§ **WHAT TO PRODUCE**: Each line from the one containing "const resting = restingFrame();" through the one containing "before = set(bpy.data.objects)" is to be retyped exactly, both end lines included, and all other lines left out.
--- begin SUPPLIED RECORDS ---
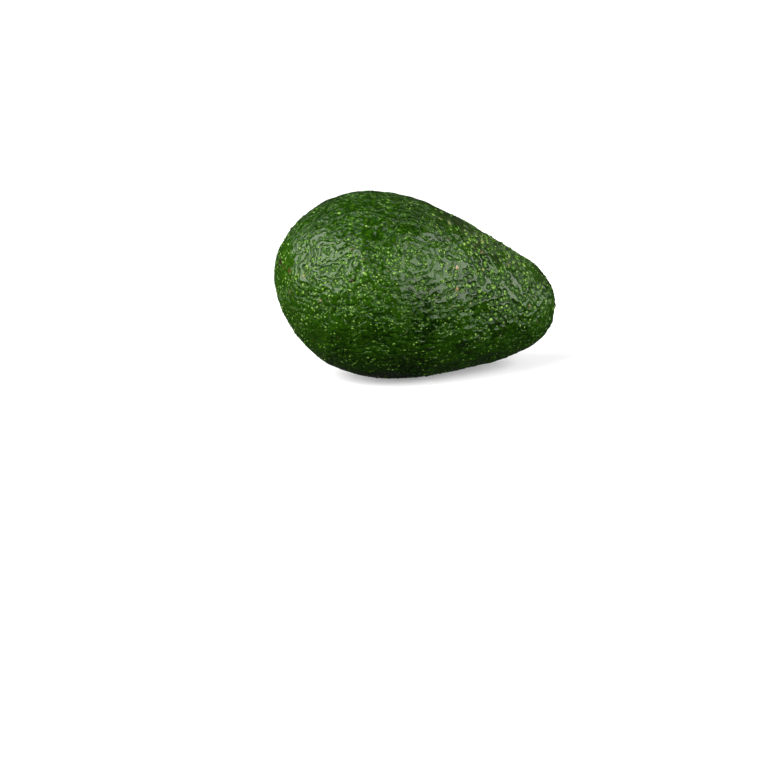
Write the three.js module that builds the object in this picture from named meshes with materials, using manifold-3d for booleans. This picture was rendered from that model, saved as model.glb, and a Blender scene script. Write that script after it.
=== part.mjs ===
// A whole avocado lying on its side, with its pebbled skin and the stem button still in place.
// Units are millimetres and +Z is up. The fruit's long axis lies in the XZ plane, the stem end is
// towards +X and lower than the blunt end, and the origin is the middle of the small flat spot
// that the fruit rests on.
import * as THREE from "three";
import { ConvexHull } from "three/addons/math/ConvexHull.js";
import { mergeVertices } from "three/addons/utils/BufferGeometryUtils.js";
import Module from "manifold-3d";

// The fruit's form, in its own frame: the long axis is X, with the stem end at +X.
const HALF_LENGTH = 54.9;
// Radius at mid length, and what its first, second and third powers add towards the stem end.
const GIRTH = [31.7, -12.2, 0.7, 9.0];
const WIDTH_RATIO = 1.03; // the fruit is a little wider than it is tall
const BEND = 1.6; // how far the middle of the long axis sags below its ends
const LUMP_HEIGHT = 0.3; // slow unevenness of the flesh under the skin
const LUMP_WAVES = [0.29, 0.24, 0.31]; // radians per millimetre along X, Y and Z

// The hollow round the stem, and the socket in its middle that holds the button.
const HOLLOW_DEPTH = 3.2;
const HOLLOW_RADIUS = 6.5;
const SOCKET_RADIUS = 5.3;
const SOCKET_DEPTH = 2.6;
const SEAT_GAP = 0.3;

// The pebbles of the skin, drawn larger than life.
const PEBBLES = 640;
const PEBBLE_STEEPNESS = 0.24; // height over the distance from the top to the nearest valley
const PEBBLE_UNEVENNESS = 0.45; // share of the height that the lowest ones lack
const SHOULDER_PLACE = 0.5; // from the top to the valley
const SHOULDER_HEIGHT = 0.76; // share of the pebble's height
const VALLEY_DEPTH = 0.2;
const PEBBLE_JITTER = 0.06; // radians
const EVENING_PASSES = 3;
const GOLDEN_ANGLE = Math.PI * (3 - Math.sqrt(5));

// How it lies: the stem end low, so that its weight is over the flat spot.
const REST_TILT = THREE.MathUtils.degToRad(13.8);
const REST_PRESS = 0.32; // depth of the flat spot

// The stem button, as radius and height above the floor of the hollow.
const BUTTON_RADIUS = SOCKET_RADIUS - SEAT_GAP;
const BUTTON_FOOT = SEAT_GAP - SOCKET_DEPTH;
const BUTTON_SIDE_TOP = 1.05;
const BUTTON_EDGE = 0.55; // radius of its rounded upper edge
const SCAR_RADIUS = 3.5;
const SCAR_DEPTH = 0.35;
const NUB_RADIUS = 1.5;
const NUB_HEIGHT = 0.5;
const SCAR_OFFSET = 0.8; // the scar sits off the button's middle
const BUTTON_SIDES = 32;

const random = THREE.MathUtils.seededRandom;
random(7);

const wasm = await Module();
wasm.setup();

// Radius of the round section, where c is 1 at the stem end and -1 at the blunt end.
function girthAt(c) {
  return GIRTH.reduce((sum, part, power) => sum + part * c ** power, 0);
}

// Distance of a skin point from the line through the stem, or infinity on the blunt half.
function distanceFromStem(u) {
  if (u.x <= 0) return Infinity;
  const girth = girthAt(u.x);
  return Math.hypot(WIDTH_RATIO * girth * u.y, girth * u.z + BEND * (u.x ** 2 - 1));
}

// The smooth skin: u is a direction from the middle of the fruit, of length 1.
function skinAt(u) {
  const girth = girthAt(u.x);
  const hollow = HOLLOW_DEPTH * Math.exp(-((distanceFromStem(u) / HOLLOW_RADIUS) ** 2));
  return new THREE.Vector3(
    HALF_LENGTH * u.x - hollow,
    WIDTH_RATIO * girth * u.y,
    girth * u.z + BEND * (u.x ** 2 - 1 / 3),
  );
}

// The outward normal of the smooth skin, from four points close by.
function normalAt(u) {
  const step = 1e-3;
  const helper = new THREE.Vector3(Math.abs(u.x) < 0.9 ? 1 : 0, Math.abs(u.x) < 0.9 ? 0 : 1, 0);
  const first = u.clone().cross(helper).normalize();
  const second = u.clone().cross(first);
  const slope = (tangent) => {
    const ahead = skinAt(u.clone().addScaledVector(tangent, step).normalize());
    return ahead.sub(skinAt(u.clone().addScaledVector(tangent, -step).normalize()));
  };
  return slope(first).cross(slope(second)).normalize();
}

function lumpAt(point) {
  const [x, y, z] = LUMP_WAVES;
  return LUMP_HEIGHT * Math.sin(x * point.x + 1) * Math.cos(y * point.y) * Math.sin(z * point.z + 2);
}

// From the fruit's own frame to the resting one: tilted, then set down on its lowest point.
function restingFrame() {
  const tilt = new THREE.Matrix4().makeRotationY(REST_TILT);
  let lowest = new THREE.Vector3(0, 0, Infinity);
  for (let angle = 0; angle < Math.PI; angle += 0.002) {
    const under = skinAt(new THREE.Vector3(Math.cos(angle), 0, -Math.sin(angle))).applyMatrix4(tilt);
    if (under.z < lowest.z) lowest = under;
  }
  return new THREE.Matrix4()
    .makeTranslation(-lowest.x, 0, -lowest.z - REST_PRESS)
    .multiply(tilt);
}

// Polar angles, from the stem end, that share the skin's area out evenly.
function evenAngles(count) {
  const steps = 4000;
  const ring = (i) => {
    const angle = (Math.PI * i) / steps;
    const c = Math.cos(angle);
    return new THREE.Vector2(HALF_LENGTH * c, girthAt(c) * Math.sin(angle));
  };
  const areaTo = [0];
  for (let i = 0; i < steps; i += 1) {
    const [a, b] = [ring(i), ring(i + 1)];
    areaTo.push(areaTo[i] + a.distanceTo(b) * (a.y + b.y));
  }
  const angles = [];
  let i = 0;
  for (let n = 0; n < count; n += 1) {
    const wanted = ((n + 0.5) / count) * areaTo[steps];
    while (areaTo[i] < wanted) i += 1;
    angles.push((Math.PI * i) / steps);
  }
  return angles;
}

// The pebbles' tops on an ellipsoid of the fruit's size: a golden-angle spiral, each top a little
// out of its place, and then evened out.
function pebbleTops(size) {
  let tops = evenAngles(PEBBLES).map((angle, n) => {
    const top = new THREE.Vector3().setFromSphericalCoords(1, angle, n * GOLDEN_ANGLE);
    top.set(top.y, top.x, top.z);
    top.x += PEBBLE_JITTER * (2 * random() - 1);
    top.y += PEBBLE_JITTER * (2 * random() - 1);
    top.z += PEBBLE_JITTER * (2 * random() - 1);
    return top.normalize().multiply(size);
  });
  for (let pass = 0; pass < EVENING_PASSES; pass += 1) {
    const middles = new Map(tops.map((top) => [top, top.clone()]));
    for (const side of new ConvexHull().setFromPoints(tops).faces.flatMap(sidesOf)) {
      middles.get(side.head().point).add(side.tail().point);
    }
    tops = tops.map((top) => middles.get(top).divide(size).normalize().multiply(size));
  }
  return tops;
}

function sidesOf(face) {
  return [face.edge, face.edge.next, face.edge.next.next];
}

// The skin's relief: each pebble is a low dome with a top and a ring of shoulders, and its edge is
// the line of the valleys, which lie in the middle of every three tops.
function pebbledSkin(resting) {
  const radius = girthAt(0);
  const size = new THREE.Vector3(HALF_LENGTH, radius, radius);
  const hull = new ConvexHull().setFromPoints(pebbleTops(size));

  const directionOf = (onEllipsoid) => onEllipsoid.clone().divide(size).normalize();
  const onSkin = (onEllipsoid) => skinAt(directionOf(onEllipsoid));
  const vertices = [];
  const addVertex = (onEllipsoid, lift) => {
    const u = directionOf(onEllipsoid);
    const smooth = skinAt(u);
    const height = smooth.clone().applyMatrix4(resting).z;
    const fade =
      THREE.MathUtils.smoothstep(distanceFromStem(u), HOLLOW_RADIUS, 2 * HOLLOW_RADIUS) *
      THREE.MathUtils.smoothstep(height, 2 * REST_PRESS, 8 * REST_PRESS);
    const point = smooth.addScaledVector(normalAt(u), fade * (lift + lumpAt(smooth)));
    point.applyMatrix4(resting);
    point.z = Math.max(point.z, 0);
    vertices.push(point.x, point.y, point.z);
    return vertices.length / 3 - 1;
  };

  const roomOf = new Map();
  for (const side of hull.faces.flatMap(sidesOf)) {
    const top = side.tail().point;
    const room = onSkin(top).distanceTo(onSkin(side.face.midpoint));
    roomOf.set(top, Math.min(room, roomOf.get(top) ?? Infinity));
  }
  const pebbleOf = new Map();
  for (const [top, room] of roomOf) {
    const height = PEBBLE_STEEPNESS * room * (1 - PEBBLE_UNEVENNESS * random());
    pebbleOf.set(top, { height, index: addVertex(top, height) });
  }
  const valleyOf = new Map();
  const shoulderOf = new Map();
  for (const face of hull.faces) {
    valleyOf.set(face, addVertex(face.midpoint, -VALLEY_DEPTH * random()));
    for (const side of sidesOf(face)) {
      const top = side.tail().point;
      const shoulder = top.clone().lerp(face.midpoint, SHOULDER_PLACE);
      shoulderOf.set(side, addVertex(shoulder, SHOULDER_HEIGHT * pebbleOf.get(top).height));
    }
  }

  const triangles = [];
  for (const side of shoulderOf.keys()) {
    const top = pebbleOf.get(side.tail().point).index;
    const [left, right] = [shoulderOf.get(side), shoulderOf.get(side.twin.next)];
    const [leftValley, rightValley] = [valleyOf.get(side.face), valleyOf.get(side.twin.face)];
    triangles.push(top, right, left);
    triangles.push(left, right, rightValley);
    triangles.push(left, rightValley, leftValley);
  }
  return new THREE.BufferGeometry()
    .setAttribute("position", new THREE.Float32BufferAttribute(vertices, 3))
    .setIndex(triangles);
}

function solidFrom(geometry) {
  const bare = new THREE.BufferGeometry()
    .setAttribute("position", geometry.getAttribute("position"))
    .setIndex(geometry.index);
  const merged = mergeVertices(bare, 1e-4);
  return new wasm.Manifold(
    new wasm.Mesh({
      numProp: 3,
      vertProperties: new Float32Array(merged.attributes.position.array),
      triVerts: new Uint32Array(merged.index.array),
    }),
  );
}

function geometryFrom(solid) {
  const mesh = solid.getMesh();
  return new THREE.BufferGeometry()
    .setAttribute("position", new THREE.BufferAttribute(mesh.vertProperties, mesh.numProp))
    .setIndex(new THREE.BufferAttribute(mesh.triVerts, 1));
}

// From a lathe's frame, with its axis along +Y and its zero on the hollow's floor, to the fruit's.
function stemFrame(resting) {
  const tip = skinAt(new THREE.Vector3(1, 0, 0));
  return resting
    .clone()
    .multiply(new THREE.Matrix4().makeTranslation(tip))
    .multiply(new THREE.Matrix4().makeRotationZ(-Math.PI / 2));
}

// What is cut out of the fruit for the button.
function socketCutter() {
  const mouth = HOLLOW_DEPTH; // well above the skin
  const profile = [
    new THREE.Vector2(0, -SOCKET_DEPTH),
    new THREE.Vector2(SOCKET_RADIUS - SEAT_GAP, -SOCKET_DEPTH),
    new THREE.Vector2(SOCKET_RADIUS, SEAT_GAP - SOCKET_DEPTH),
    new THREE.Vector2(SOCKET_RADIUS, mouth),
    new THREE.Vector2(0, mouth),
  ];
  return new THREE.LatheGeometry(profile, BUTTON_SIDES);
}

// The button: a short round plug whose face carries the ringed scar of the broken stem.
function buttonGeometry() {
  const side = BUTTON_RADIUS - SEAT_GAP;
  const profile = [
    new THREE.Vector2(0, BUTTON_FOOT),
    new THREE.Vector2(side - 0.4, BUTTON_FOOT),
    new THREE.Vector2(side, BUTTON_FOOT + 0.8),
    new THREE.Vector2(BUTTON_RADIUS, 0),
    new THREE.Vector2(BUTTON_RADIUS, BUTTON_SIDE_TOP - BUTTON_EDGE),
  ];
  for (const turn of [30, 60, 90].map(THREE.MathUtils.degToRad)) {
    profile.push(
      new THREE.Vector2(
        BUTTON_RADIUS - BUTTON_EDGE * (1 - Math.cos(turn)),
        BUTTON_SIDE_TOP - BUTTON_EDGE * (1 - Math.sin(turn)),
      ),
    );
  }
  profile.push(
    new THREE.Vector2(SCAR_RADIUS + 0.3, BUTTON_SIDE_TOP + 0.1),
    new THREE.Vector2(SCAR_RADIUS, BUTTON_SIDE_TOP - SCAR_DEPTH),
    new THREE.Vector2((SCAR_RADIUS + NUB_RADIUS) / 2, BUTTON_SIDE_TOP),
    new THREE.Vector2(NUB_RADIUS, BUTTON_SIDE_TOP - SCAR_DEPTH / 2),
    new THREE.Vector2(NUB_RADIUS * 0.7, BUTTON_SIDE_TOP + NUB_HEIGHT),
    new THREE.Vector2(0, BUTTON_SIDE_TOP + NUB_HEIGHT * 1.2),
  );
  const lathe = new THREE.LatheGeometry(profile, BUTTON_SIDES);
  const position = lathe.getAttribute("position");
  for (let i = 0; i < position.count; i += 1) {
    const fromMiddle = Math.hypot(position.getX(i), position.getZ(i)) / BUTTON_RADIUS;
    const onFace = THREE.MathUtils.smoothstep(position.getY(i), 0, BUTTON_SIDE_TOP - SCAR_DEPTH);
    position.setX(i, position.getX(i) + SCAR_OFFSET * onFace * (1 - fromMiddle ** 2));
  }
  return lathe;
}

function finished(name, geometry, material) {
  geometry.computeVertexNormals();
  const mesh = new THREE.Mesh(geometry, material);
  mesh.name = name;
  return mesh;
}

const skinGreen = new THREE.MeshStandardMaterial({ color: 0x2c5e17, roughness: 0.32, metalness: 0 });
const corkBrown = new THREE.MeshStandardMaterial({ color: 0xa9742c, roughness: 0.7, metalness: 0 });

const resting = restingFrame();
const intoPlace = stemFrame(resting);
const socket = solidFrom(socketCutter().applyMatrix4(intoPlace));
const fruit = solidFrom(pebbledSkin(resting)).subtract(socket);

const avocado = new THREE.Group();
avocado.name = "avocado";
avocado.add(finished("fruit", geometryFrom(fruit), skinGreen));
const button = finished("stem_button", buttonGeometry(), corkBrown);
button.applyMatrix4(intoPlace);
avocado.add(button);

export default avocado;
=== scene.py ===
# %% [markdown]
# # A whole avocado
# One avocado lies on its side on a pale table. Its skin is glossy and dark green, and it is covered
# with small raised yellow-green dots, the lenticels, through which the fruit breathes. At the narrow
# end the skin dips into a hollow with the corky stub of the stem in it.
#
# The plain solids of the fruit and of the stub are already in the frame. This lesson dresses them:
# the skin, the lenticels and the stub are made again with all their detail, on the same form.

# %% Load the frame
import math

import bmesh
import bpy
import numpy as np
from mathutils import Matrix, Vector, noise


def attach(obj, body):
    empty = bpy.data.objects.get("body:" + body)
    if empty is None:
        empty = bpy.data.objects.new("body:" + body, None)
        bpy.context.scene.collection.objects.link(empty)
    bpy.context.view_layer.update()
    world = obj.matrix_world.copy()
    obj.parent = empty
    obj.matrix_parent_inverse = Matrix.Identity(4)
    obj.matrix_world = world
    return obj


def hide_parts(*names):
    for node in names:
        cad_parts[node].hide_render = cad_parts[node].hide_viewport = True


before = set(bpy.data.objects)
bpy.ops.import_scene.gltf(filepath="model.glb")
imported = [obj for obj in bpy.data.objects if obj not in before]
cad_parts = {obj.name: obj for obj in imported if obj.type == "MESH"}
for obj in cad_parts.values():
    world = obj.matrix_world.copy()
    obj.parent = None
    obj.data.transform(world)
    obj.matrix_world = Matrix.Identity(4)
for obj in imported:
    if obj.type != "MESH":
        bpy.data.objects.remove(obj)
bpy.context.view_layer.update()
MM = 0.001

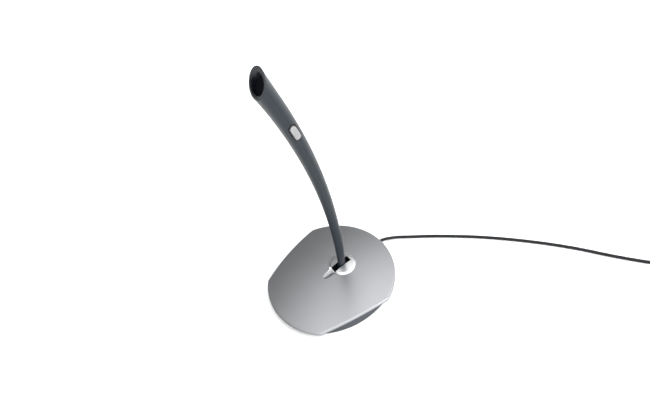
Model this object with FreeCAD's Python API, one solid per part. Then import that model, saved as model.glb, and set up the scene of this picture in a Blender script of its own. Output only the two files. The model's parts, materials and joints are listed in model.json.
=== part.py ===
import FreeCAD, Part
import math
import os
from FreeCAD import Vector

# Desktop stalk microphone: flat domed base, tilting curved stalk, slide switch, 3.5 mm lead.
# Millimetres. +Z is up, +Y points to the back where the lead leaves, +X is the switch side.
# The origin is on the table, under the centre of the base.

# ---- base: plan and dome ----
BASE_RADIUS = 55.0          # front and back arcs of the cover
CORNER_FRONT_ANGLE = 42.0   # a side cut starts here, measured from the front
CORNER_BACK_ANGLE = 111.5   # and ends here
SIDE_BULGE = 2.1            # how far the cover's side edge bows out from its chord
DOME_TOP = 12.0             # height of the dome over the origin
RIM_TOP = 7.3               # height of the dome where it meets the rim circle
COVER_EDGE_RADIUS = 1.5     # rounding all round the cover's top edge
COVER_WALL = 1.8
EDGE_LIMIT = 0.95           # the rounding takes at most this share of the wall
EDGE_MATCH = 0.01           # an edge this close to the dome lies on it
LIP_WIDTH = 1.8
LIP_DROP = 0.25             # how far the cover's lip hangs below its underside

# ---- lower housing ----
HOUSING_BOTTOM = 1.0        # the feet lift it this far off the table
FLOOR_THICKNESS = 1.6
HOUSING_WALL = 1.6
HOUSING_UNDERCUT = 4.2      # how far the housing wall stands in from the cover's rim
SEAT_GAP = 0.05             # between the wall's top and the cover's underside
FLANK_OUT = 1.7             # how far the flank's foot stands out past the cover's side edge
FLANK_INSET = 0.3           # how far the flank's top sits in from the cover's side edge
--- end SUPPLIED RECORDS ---
§ **WRITTEN REPLY**:
const resting = restingFrame();
const intoPlace = stemFrame(resting);
const socket = solidFrom(socketCutter().applyMatrix4(intoPlace));
const fruit = solidFrom(pebbledSkin(resting)).subtract(socket);

const avocado = new THREE.Group();
avocado.name = "avocado";
avocado.add(finished("fruit", geometryFrom(fruit), skinGreen));
const button = finished("stem_button", buttonGeometry(), corkBrown);
button.applyMatrix4(intoPlace);
avocado.add(button);

export default avocado;
=== scene.py ===
# %% [markdown]
# # A whole avocado
# One avocado lies on its side on a pale table. Its skin is glossy and dark green, and it is covered
# with small raised yellow-green dots, the lenticels, through which the fruit breathes. At the narrow
# end the skin dips into a hollow with the corky stub of the stem in it.
#
# The plain solids of the fruit and of the stub are already in the frame. This lesson dresses them:
# the skin, the lenticels and the stub are made again with all their detail, on the same form.

# %% Load the frame
import math

import bmesh
import bpy
import numpy as np
from mathutils import Matrix, Vector, noise


def attach(obj, body):
    empty = bpy.data.objects.get("body:" + body)
    if empty is None:
        empty = bpy.data.objects.new("body:" + body, None)
        bpy.context.scene.collection.objects.link(empty)
    bpy.context.view_layer.update()
    world = obj.matrix_world.copy()
    obj.parent = empty
    obj.matrix_parent_inverse = Matrix.Identity(4)
    obj.matrix_world = world
    return obj


def hide_parts(*names):
    for node in names:
        cad_parts[node].hide_render = cad_parts[node].hide_viewport = True


before = set(bpy.data.objects)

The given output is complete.